Let’s recreate the training data “image” for 2015 that fuses Sentinel-2, VIIRS-DNB and GHSL for the Bagmati province.

import numpy as np
import pandas as pd

# reminder that if you are installing libraries in a Google Colab instance you will be prompted to restart your kernal

try:
    import geemap, ee
    import seaborn as sns
    import matplotlib.pyplot as plt
except ModuleNotFoundError:
    if 'google.colab' in str(get_ipython()):
        print("package not found, installing w/ pip in Google Colab...")
        !pip install geemap seaborn matplotlib
    else:
        print("package not found, installing w/ conda...")
        !conda install mamba -c conda-forge -y
        !mamba install geemap -c conda-forge -y
        !conda install seaborn matplotlib -y
    import geemap, ee
    import seaborn as sns
    import matplotlib.pyplot as plt
try:
        ee.Initialize()
except Exception as e:
        ee.Authenticate()
        ee.Initialize()

# define some functions and variables
def se2mask(image):
    quality_band = image.select('QA60')
    cloudmask = 1 << 10
    cirrusmask = 1 << 11
    mask = quality_band.bitwiseAnd(cloudmask).eq(0) and (quality_band.bitwiseAnd(cirrusmask).eq(0))
    return image.updateMask(mask).divide(10000)

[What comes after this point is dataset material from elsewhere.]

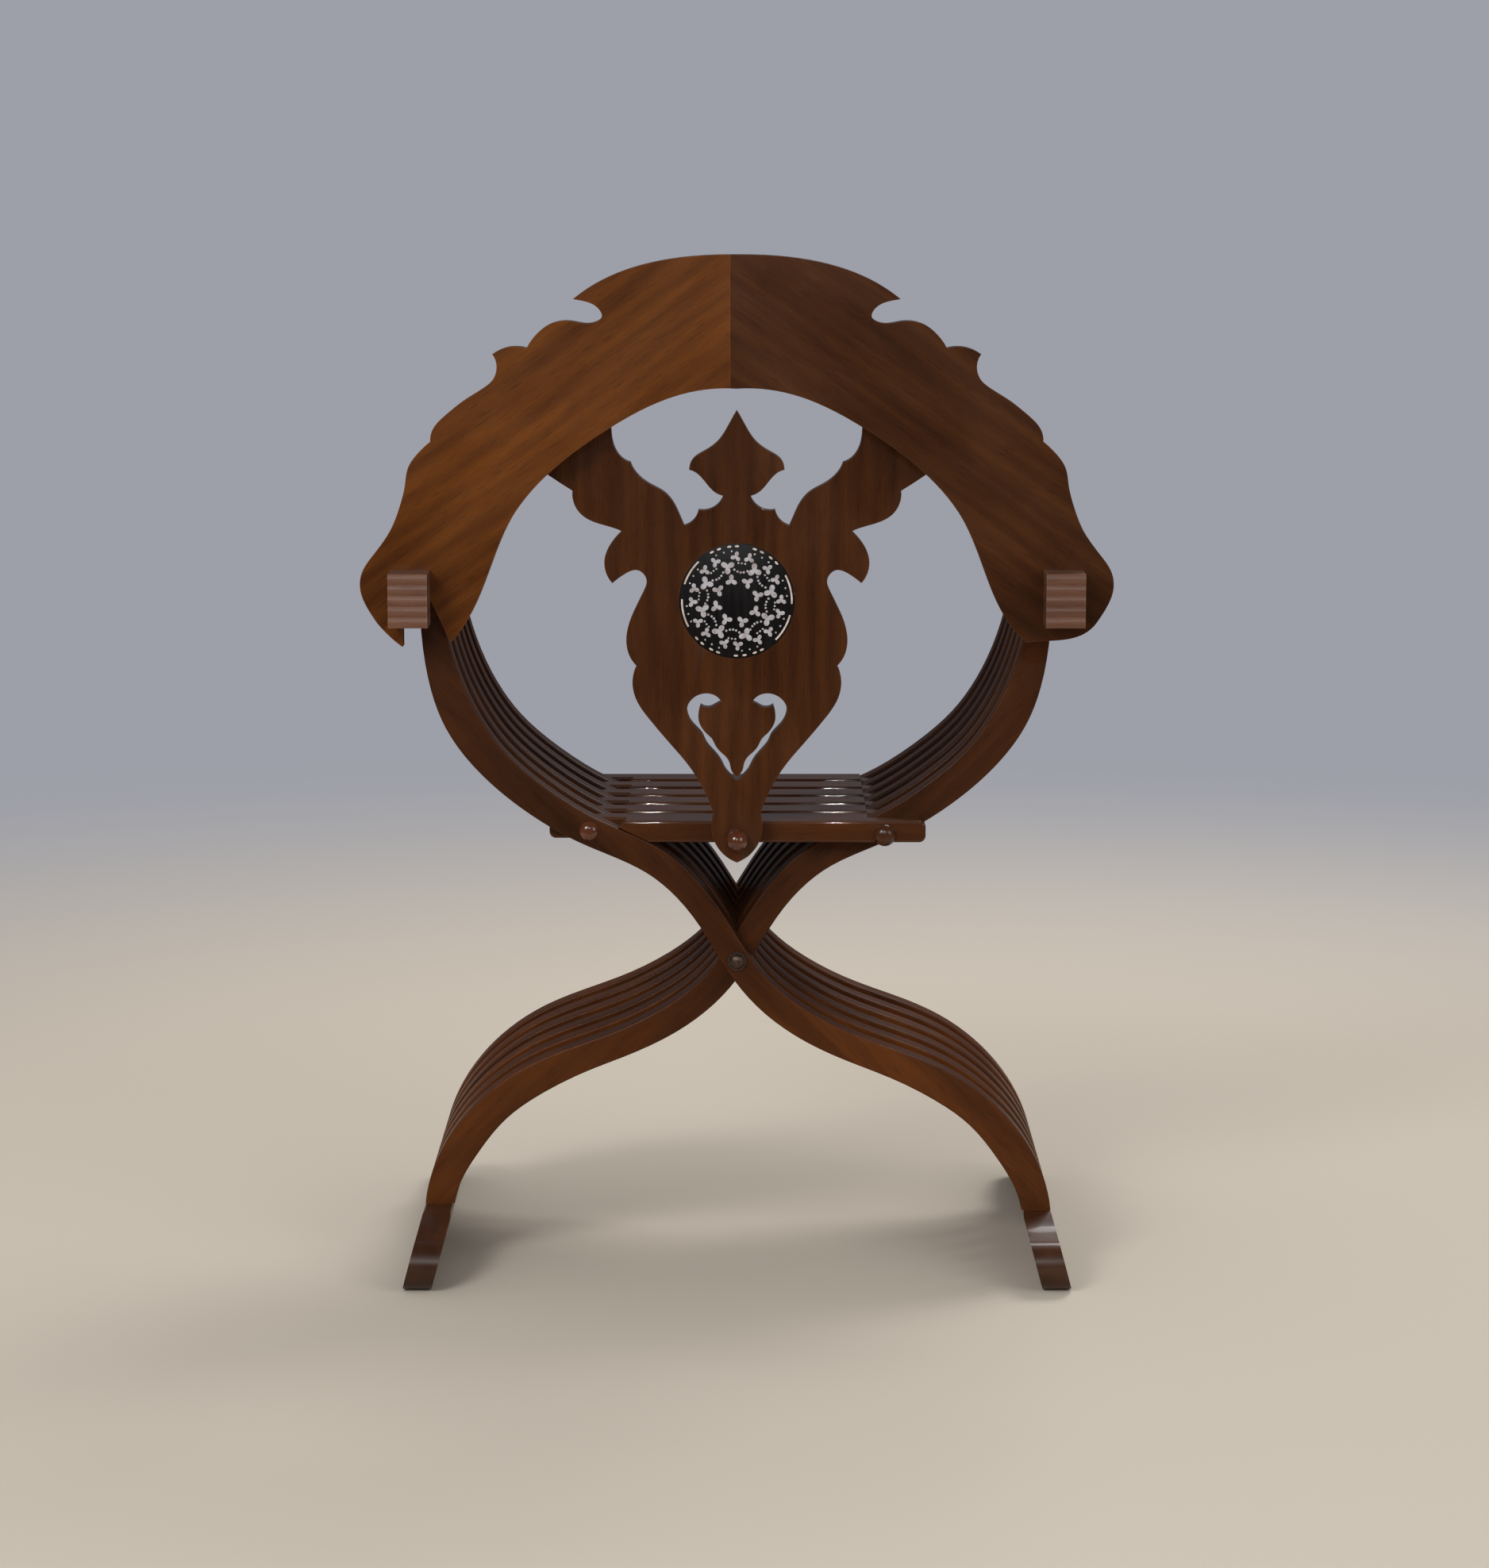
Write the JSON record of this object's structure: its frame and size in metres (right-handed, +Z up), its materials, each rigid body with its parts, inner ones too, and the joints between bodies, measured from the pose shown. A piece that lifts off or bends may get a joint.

se2bands = ['B2', 'B3', 'B4', 'B5', 'B6', 'B7','B8','B8A']
trainingbands = se2bands + ['avg_rad']
label = 'smod_code'
scaleFactor=1000

# create training data
roi = ee.FeatureCollection("FAO/GAUL/2015/level2").filter(ee.Filter.eq('ADM2_NAME','Bagmati')).geometry()

se2 = ee.ImageCollection('COPERNICUS/S2').filterDate(
    "2015-07-01","2015-12-31").filterBounds(roi).filter(
    ee.Filter.lt("CLOUDY_PIXEL_PERCENTAGE",20)).map(se2mask).median().select(se2bands).clip(roi)

viirs = ee.Image(ee.ImageCollection("NOAA/VIIRS/DNB/MONTHLY_V1/VCMSLCFG").filterDate(
    "2015-07-01","2019-12-31").filterBounds(roi).median().select('avg_rad').clip(roi))

fused = se2.addBands(viirs)

# create and overlay labels to training data
ghsl = ee.ImageCollection('JRC/GHSL/P2016/SMOD_POP_GLOBE_V1').filter(ee.Filter.date(
    '2015-01-01', '2015-12-31')).select(label).median().gte(2).clip(roi)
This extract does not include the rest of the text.